EXERCISE DIRECTIONS = Count lines with the string "object" in them. State the number alone.
-- start of DATASET RECORDS --
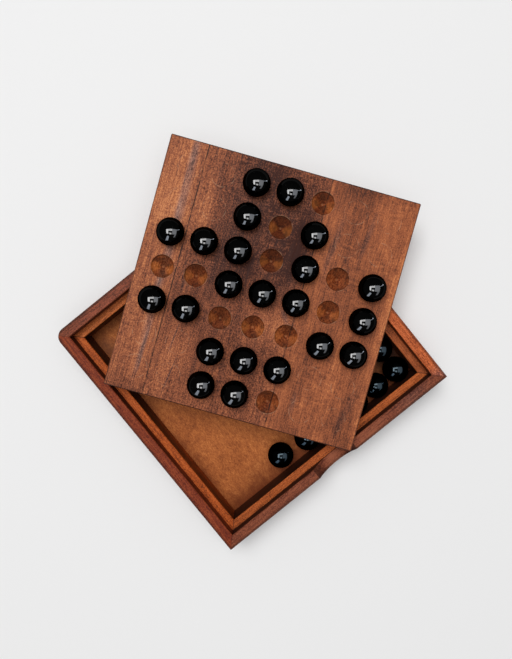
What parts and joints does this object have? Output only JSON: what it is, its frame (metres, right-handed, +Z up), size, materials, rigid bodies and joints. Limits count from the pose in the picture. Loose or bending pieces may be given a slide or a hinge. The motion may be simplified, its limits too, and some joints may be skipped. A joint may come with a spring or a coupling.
{
  "type": "peg solitaire board",
  "caption": "Square wooden solitaire set: a dimpled playing board lying turned on a storage tray, with black glass marbles on the board and in the tray.",
  "frame": {"origin": "the middle of the tray's underside, on the surface that the set stands on", "axes": "+Z up; -Y is the tray's front, with the finger notch; +X is the tray's right"},
  "size_m": [0.2157, 0.2125, 0.0496],
  "materials": {
    "board_wood": "oiled reddish hardwood, satin",
    "rail_wood": "oiled reddish-brown hardwood, satin",
    "ledge_wood": "oiled lighter hardwood, satin",
    "floor_wood": "stained thin panel, matte",
    "marble_glass": "polished opaque black glass"
  },
  "bodies": {
    "tray": {"rail_front": "rail_wood", "rail_right": "rail_wood", "rail_back": "rail_wood", "rail_left": "rail_wood", "ledge_front": "ledge_wood", "ledge_right": "ledge_wood", "ledge_back": "ledge_wood", "ledge_left": "ledge_wood", "floor_panel": "floor_wood"},
    "playing_board": {"board_stave_left": "board_wood", "board_stave_middle": "board_wood", "board_stave_right": "board_wood"},
    "marble_row1_column3": {"marble_row1_column3": "marble_glass"},
    "marble_row1_column4": {"marble_row1_column4": "marble_glass"},
    "marble_row2_column3": {"marble_row2_column3": "marble_glass"},
    "marble_row2_column5": {"marble_row2_column5": "marble_glass"},
    "marble_row3_column1": {"marble_row3_column1": "marble_glass"},
    "marble_row3_column2": {"marble_row3_column2": "marble_glass"},
    "marble_row3_column3": {"marble_row3_column3": "marble_glass"},
    "marble_row3_column5": {"marble_row3_column5": "marble_glass"},
    "marble_row3_column7": {"marble_row3_column7": "marble_glass"},
    "marble_row4_column3": {"marble_row4_column3": "marble_glass"},
    "marble_row4_column4": {"marble_row4_column4": "marble_glass"},
    "marble_row4_column5": {"marble_row4_column5": "marble_glass"},
    "marble_row4_column7": {"marble_row4_column7": "marble_glass"},
    "marble_row5_column1": {"marble_row5_column1": "marble_glass"},
    "marble_row5_column2": {"marble_row5_column2": "marble_glass"},
    "marble_row5_column6": {"marble_row5_column6": "marble_glass"},
    "marble_row5_column7": {"marble_row5_column7": "marble_glass"},
    "marble_row6_column3": {"marble_row6_column3": "marble_glass"},
    "marble_row6_column4": {"marble_row6_column4": "marble_glass"},
    "marble_row6_column5": {"marble_row6_column5": "marble_glass"},
    "marble_row7_column3": {"marble_row7_column3": "marble_glass"},
    "marble_row7_column4": {"marble_row7_column4": "marble_glass"},
    "taken_marble_01": {"taken_marble_01": "marble_glass"},
    "taken_marble_02": {"taken_marble_02": "marble_glass"},
    "taken_marble_03": {"taken_marble_03": "marble_glass"},
    "taken_marble_04": {"taken_marble_04": "marble_glass"},
    "taken_marble_05": {"taken_marble_05": "marble_glass"},
    "taken_marble_06": {"taken_marble_06": "marble_glass"},
    "taken_marble_07": {"taken_marble_07": "marble_glass"},
    "taken_marble_08": {"taken_marble_08": "marble_glass"},
    "taken_marble_09": {"taken_marble_09": "marble_glass"},
    "taken_marble_10": {"taken_marble_10": "marble_glass"}
  },
  "joints": [
    {"name": "board_lift", "type": "slide", "parent": "tray", "child": "playing_board", "axis": [0, 0, 1], "range_m": [0, 0.06]},
    {"name": "lift_row1_column3", "type": "slide", "parent": "playing_board", "child": "marble_row1_column3", "axis": [0, 0, 1], "range_m": [0, 0.04]},
    {"name": "lift_row1_column4", "type": "slide", "parent": "playing_board", "child": "marble_row1_column4", "axis": [0, 0, 1], "range_m": [0, 0.04]},
    {"name": "lift_row2_column3", "type": "slide", "parent": "playing_board", "child": "marble_row2_column3", "axis": [0, 0, 1], "range_m": [0, 0.04]},
    {"name": "lift_row2_column5", "type": "slide", "parent": "playing_board", "child": "marble_row2_column5", "axis": [0, 0, 1], "range_m": [0, 0.04]},
    {"name": "lift_row3_column1", "type": "slide", "parent": "playing_board", "child": "marble_row3_column1", "axis": [0, 0, 1], "range_m": [0, 0.04]},
    {"name": "lift_row3_column2", "type": "slide", "parent": "playing_board", "child": "marble_row3_column2", "axis": [0, 0, 1], "range_m": [0, 0.04]},
    {"name": "lift_row3_column3", "type": "slide", "parent": "playing_board", "child": "marble_row3_column3", "axis": [0, 0, 1], "range_m": [0, 0.04]},
    {"name": "lift_row3_column5", "type": "slide", "parent": "playing_board", "child": "marble_row3_column5", "axis": [0, 0, 1], "range_m": [0, 0.04]},
    {"name": "lift_row3_column7", "type": "slide", "parent": "playing_board", "child": "marble_row3_column7", "axis": [0, 0, 1], "range_m": [0, 0.04]},
    {"name": "lift_row4_column3", "type": "slide", "parent": "playing_board", "child": "marble_row4_column3", "axis": [0, 0, 1], "range_m": [0, 0.04]},
    {"name": "lift_row4_column4", "type": "slide", "parent": "playing_board", "child": "marble_row4_column4", "axis": [0, 0, 1], "range_m": [0, 0.04]},
    {"name": "lift_row4_column5", "type": "slide", "parent": "playing_board", "child": "marble_row4_column5", "axis": [0, 0, 1], "range_m": [0, 0.04]},
    {"name": "lift_row4_column7", "type": "slide", "parent": "playing_board", "child": "marble_row4_column7", "axis": [0, 0, 1], "range_m": [0, 0.04]},
    {"name": "lift_row5_column1", "type": "slide", "parent": "playing_board", "child": "marble_row5_column1", "axis": [0, 0, 1], "range_m": [0, 0.04]},
    {"name": "lift_row5_column2", "type": "slide", "parent": "playing_board", "child": "marble_row5_column2", "axis": [0, 0, 1], "range_m": [0, 0.04]},
    {"name": "lift_row5_column6", "type": "slide", "parent": "playing_board", "child": "marble_row5_column6", "axis": [0, 0, 1], "range_m": [0, 0.04]},
    {"name": "lift_row5_column7", "type": "slide", "parent": "playing_board", "child": "marble_row5_column7", "axis": [0, 0, 1], "range_m": [0, 0.04]},
    {"name": "lift_row6_column3", "type": "slide", "parent": "playing_board", "child": "marble_row6_column3", "axis": [0, 0, 1], "range_m": [0, 0.04]},
    {"name": "lift_row6_column4", "type": "slide", "parent": "playing_board", "child": "marble_row6_column4", "axis": [0, 0, 1], "range_m": [0, 0.04]},
    {"name": "lift_row6_column5", "type": "slide", "parent": "playing_board", "child": "marble_row6_column5", "axis": [0, 0, 1], "range_m": [0, 0.04]},
    {"name": "lift_row7_column3", "type": "slide", "parent": "playing_board", "child": "marble_row7_column3", "axis": [0, 0, 1], "range_m": [0, 0.04]},
    {"name": "lift_row7_column4", "type": "slide", "parent": "playing_board", "child": "marble_row7_column4", "axis": [0, 0, 1], "range_m": [0, 0.04]},
    {"name": "lift_taken_01", "type": "slide", "parent": "tray", "child": "taken_marble_01", "axis": [0, 0, 1], "range_m": [0, 0.05]},
    {"name": "roll_taken_02", "type": "slide", "parent": "tray", "child": "taken_marble_02", "axis": [0, 1, 0], "range_m": [0, 0.0305]},
    {"name": "roll_taken_03", "type": "slide", "parent": "tray", "child": "taken_marble_03", "axis": [0, 1, 0], "range_m": [0, 0.051]},
    {"name": "roll_taken_04", "type": "slide", "parent": "tray", "child": "taken_marble_04", "axis": [0, 1, 0], "range_m": [0, 0.0475]},
    {"name": "roll_taken_05", "type": "slide", "parent": "tray", "child": "taken_marble_05", "axis": [0, 1, 0], "range_m": [0, 0.045]},
    {"name": "roll_taken_06", "type": "slide", "parent": "tray", "child": "taken_marble_06", "axis": [0, 1, 0], "range_m": [0, 0.127]},
    {"name": "roll_taken_07", "type": "slide", "parent": "tray", "child": "taken_marble_07", "axis": [0, 1, 0], "range_m": [0, 0.1255]},
    {"name": "roll_taken_08", "type": "slide", "parent": "tray", "child": "taken_marble_08", "axis": [0, 1, 0], "range_m": [0, 0.066]},
    {"name": "roll_taken_09", "type": "slide", "parent": "tray", "child": "taken_marble_09", "axis": [0, 1, 0], "range_m": [0, 0.0585]},
    {"name": "roll_taken_10", "type": "slide", "parent": "tray", "child": "taken_marble_10", "axis": [0, 1, 0], "range_m": [0, 0.068]}
  ]
}
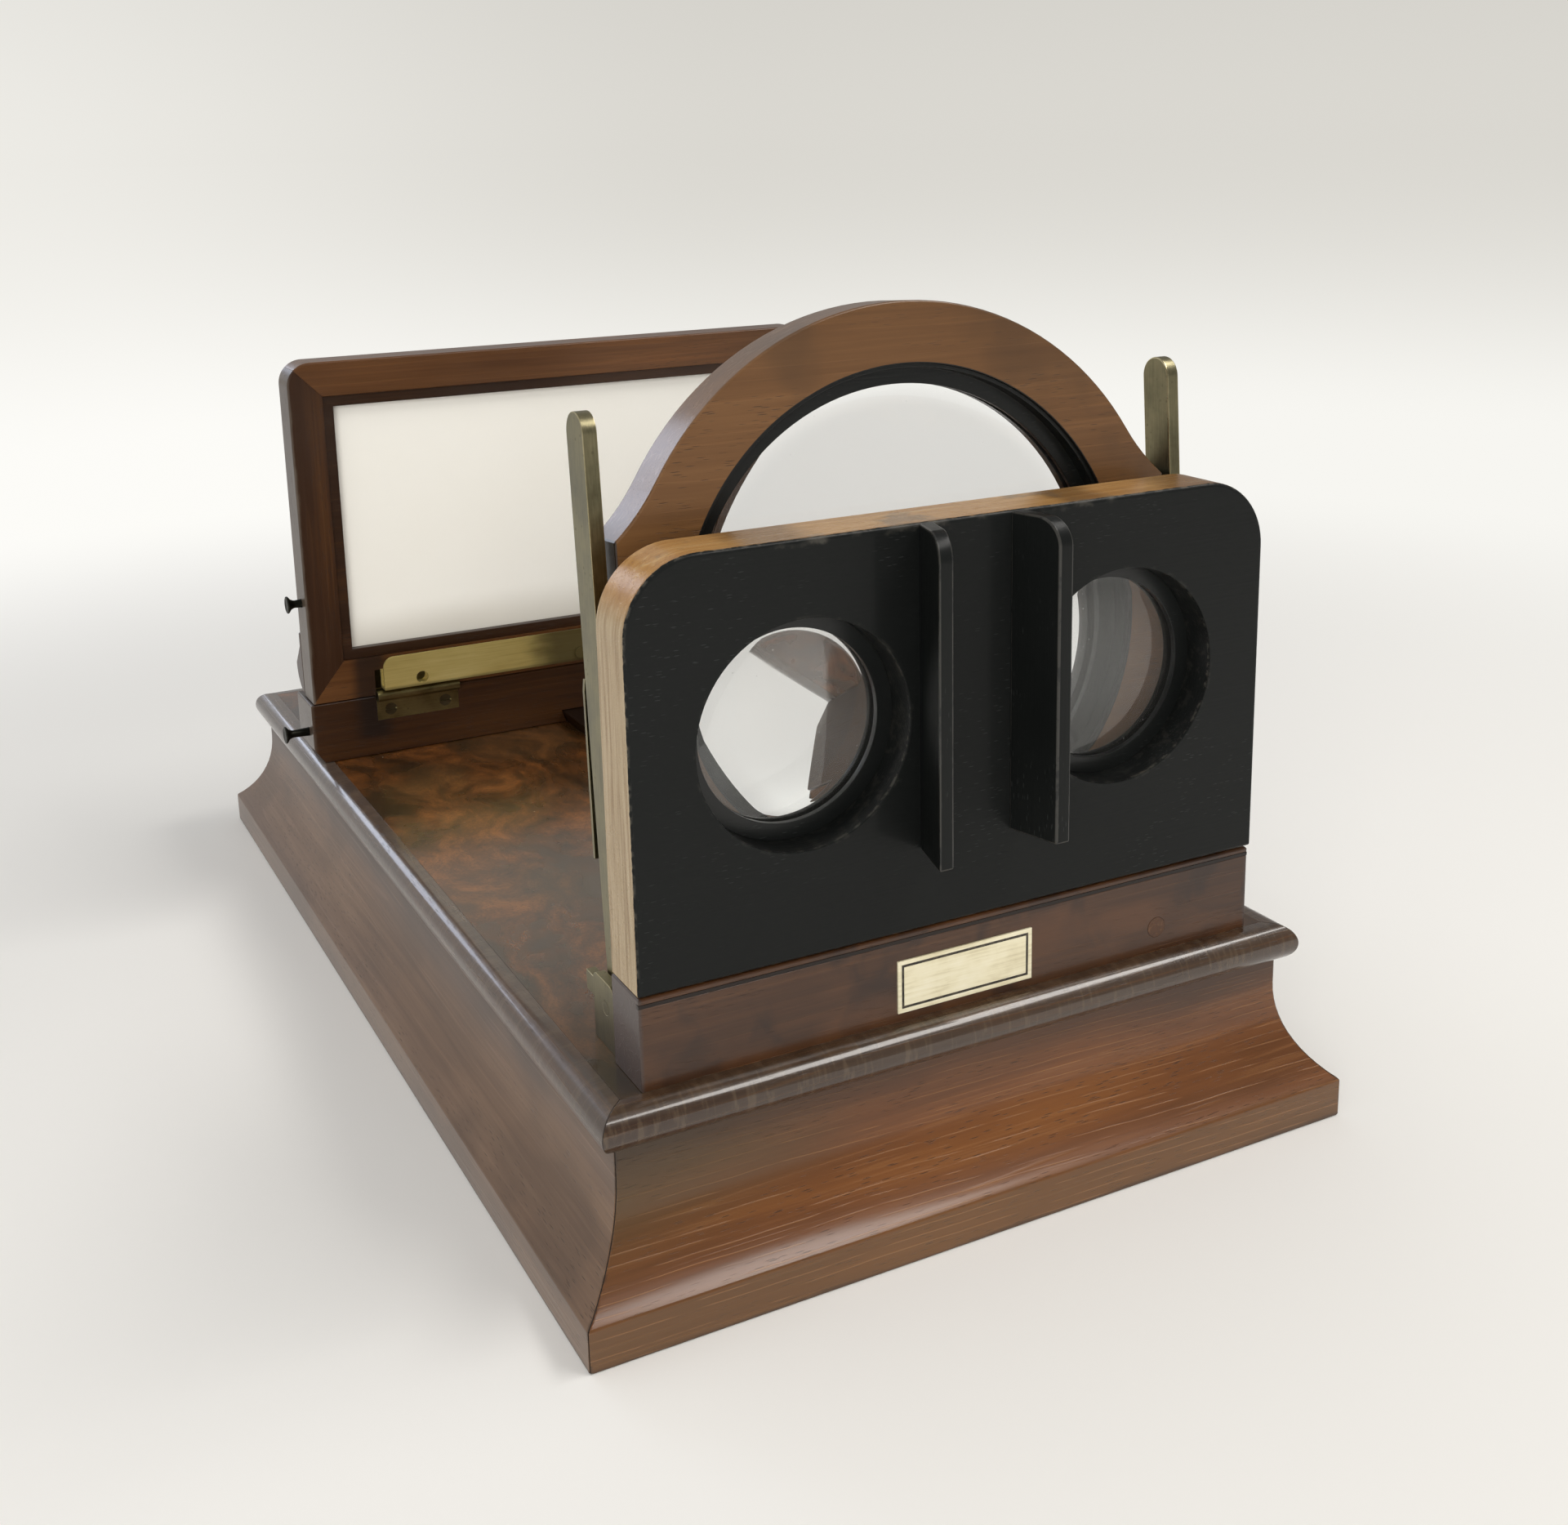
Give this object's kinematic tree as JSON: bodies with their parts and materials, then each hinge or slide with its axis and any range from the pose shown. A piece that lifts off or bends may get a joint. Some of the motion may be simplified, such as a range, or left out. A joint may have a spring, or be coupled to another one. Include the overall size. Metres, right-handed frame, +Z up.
-- end of DATASET RECORDS --
CORRECT RESPONSE = 2